Saturday, February 7, 2015
The neighbor and his buddy shoot with muzzle loaders – one uses an antique musket. When they shoot, it sounds like cannon fire instead of gunshot. They bring a rabbit dog [beagle] and they spend a happy afternoon roaming the brush on our place scaring out the rabbits. This past weekend they scored four rabbits. They skinned and prepped them and then brought us two of them to eat. We love rabbit stew!
We brine it overnight and then slow cook it all day the next day. Here are the details.
Brine [Enough for 1-3 rabbits]
1 rabbit, skinned and cut into parts [4 legs and the back section]
3 cups water
1/3 cup salt
2 garlic cloves
1 bay leaf
Coating [Enough for 1 rabbit. Multiply for more rabbits]
Ground pepper [a few grinds. More if you love pepper]
½ cup flour
2 teaspoons dried thyme
Stew [Enough for 1 rabbit. Multiply for more rabbits.]
Bacon grease or butter
3-6 mushrooms [or more]
1 quart water
3 cubes chicken bouillon
Day 1: Brining
Mix the brine and soak the rabbit pieces in it overnight. That is enough brine for 1-3 rabbits. Keep it in the fridge. Discard when finished. Do not use the brine to cook with; it's way too salty.
Day 2: Stewing
Cut up the mushrooms and brown them in a large skillet with some of the butter or bacon grease.
While they are cooking, make the coating. Mix the flour, pepper and thyme in a dish. Coat the meat on all sides.
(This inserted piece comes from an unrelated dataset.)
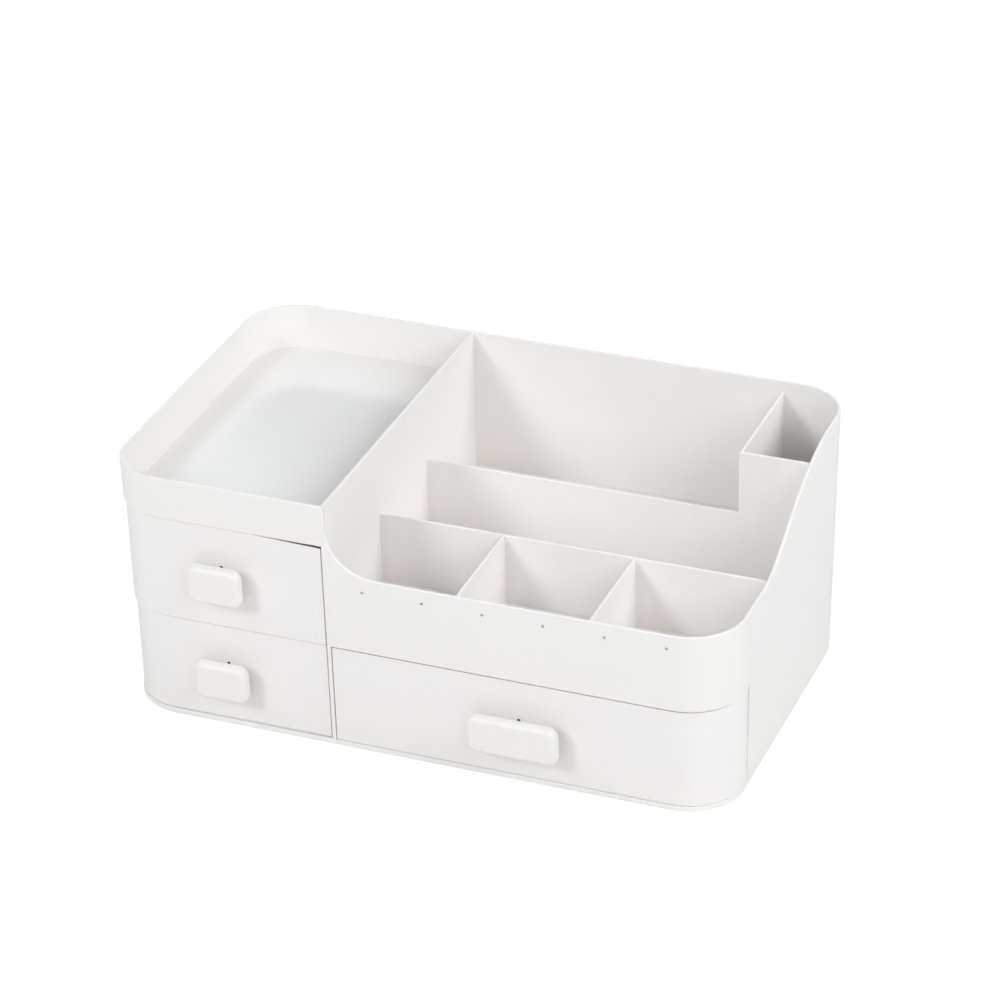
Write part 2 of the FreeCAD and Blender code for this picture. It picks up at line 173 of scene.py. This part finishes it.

When the mushrooms are done, put them in the crockpot and brown the rabbit with more grease in the skillet. You’re not trying to cook it all the way, just brown it.
While the rabbit is cooking, slice up the onion and drop it in the crockpot.
When the rabbit is browned, put it in the crockpot with the bouillon cubes.
Pour the water into the skillet to deglaze and get the crispies all out of the pan. After a couple of minutes, even the really stuck ones will come right off the pan. Once they’re soft, scrape the water and everything into the crockpot.
Cook on high for 6-8 hours. We have also cooked this in a cast iron pot on the stove all day.
Once the meat is done, decide if the gravy is thick enough. You can whisk more flour in if you need to thicken it up. OR, you can drop in some noodles or rice and let them soak up the gravy as they cook.
You can drop some veg in there for the last hour if you like – chopped carrots, peas, potatoes, etc.
Nota Bene: If your hunters are using shotguns, make sure you watch for shot pellets in every bite. You don’t want to chip a tooth.